25 Jul 2025

Can council rates keep rising like they have?

1:40 pm on 25 July 2025
Stylised illustration of a house, increasing line chart, tui, mountain, and gold coins

Photo: RNZ

Local council rates have increased by 7 percent to 12 percent a year on average across the country over the last four years, ANZ economists say.

In their latest Property Focus update, they examined the rise in council rates as one of a number of costs of ownership that had increased significantly since the pandemic, alongside insurance and interest rates.

"Interest costs are now falling, and insurance and maintenance costs have, on average, largely stopped increasing. However, council rates bills continue to shoot upwards."

Council rate inflation hit a record-high of 12.2 percent across the country last year.

ANZ's economists said councils had faced costs such as rising wages and lifting construction bills that were more than the rate of overall inflation since 2019 - but spending seemed to have grown as well.

Councils set rates by deciding on their spending plans for the year and then collecting rates revenue accordingly.

On average, they have announced an increase of 8.4 percent for the coming year.

Auckland and Christchurch City were increasing by 5.8 percent and 6.6 percent respectively. Hamilton City is lifting by 15.5 percent and Wellington City by 12 percent.

ANZ said it was likely that rates would continue to rise over the next few years but at a slowing pace.

"The bulk of councils (58 out of 78) completed long-term plans in 2024. On average these plans envisaged one more year of near-10 percent increases in average rates revenue after this year, easing back to still-large increases of 5 percent to 7 percent per year thereafter.

"These figures refer to the total dollar value of rates revenue collected by councils, but suggest that rates inflation will gradually slow as historically rates inflation has been almost equivalent to revenue growth in percentage terms."

ANZ noted there was increasing voter pushback against rate rises and the government was contemplating rules to cap increases.

"Cyclical pressures on council finances look set to ease, but balancing the books looks likely to remain a fraught task for the foreseeable future, and this will keep the pressure on council rates over the medium term.

"There's a lot more to the decision on whether to buy a house than just the rates bill. But at the margin, it will be putting downward pressure on house prices as prospective buyers and sellers weigh up the costs and benefits of owning a home."

Massey University senior property lecturer Arshad Javed said the trend of rising rates put pressure on household budgets.

"That said, I believe many households are likely to accept rising council rates as a necessary cost of homeownership, with limited impact on overall housing demand or ownership rates.

"With local council elections approaching later this year and general elections next year, council rates are likely to emerge as a key issue for both ratepayers and political representatives. Growing public sentiment may favour measures such as indexing rates to inflation or capping future increases.

"While a rates rebate scheme is available, it has strict eligibility criteria, households earning $51,658 or more receive no rebate, leaving many without access to financial relief."

Infometrics chief forecaster Gareth Kiernan said civil construction costs and other cost areas for councils were not rising as fast as during the pandemic.

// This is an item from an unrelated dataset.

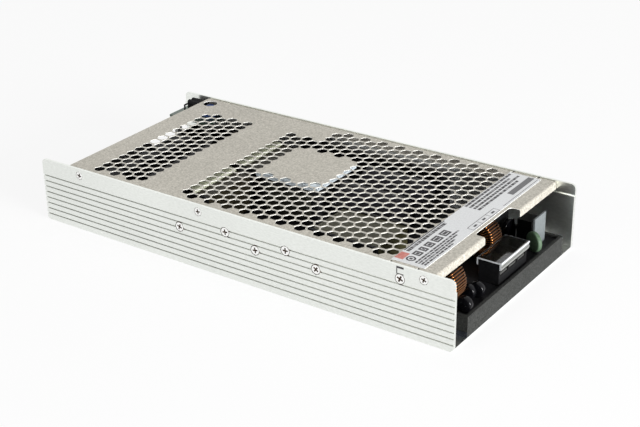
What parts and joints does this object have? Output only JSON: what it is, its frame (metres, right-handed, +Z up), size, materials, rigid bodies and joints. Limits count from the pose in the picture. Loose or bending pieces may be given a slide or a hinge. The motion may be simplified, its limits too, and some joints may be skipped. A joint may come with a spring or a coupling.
{
  "type": "enclosed switching power supply",
  "caption": "long low fanless power supply: ribbed aluminium channel, cover punched with hexagons, terminals in an open bay at each end, potted circuit tray inside",
  "frame": {"origin": "centre of the footprint, on the surface the supply rests on", "axes": "X along the supply from the output end to the input end, Y across it, Z up"},
  "size_m": [0.29, 0.14, 0.041],
  "materials": {
    "body_aluminium": "satin anodised",
    "cover_sheet": "fine matt sheet",
    "label_film": "satin film",
    "screw_steel": "bright plated",
    "plated_steel": "plated",
    "liner_film": "thin film",
    "black_plastic": "moulded",
    "circuit_board": "solder mask",
    "potting_rubber": "cast",
    "clear_plastic": "clear moulding",
    "ferrite": "sintered",
    "copper_wire": "enamelled wire",
    "copper_strap": "tinned copper",
    "black_epoxy": "dipped",
    "green_epoxy": "dipped",
    "pale_plate": "sheet",
    "film_box": "moulded",
    "can_sleeve": "sleeved",
    "winding_tape": "tape",
    "heat_pad": "soft sheet",
    "heat_bar": "milled",
    "trimmer_blue": "moulded",
    "trimmer_white": "moulded"
  },
  "bodies": {
    "case": {"chassis": "body_aluminium", "top_cover": "cover_sheet", "rating_label": "label_film", "cover_screws": "screw_steel", "side_screws": "screw_steel", "earth_screw": "screw_steel", "mounting_nuts": "screw_steel", "insulating_liner": "liner_film", "potting_tray": "black_plastic", "main_board": "circuit_board", "potting_compound": "potting_rubber", "input_terminal_block": "black_plastic", "input_clamp_plates": "plated_steel", "input_terminal_screws": "plated_steel", "rear_choke_core": "ferrite", "rear_choke_winding": "copper_wire", "near_choke_core": "ferrite", "near_choke_winding": "copper_wire", "surge_limiters": "black_epoxy", "varistors": "green_epoxy", "barrier_plate": "pale_plate", "input_fuse": "black_plastic", "film_capacitor": "film_box", "bulk_capacitors": "can_sleeve", "transformer_core": "ferrite", "transformer_coil": "winding_tape", "transformer_heat_pad": "heat_pad", "resonant_choke_bobbins": "black_plastic", "resonant_choke_windings": "winding_tape", "boost_choke_bobbin": "black_plastic", "boost_choke_winding": "winding_tape", "near_heat_bar": "heat_bar", "far_heat_bar": "heat_bar", "near_transistors": "black_epoxy", "far_transistors": "black_epoxy", "output_terminal_block": "black_plastic", "output_bus_plates": "plated_steel", "output_screws": "plated_steel", "output_capacitors": "can_sleeve", "output_choke_core": "ferrite", "output_choke_strap": "copper_strap", "control_board": "circuit_board", "control_board_posts": "plated_steel", "signal_connector": "black_plastic", "trimmer_body": "trimmer_blue"},
    "terminal_cover": {"terminal_cover": "clear_plastic"},
    "trimmer_rotor": {"trimmer_rotor": "trimmer_white"}
  },
  "joints": [
    {"name": "terminal_cover_lift", "type": "slide", "parent": "case", "child": "terminal_cover", "axis": [0, 0, 1], "range_m": [0, 0.015]},
    {"name": "trimmer_turn", "type": "hinge", "parent": "case", "child": "trimmer_rotor", "pos_m": [-0.1164, 0.0602, 0.0374], "axis": [0, 0, 1], "range_deg": [-130, 130]}
  ]
}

"So what we've seen during last year and this year is something of a catch-up to meet higher baseline costs going forward. The general discussion around rates increases this year suggests that, on average, they will still be reasonably large, but not as big as the 12.2 percent increase recorded in the CPI in 2024.

"Looking further forward, we're still likely to see above-average rates increases over the next few years, because the breadth of responsibilities and work required from local councils has grown over time and, in general, previous rates rises have not always fully covered some of these pressures.

Kiernan said in some cases, there had also been underinvestment in core infrastructure, or underfunding of the cash required to replace depreciating assets, which meant that further rates rises were needed to make up for previously underfunding, which might have kept rates artificially low.

As a result, in some parts of the country, there was a risk that rates rises over the next five-10 years were stronger than forecasts, he said.

"There's obviously the long-running debate about the responsibilities of central versus local government and the perception that increasing amounts of service provision, monitoring, and compliance has been forced on local government by central government. The current government is looking to tighten the focus of local government activities, although this push is primarily coming from an ideological standpoint rather than much of a shift in responsibilities back towards a more centralised model - some possible changes around building consents being one of the exceptions.

"Given central government's own tight fiscal position, there's probably limited scope for a reset of responsibilities in this regard, if any of it is going to end up needing more central government funding instead. The continuing long list of responsibilities faced by local councils also points towards continued above-average rates rises."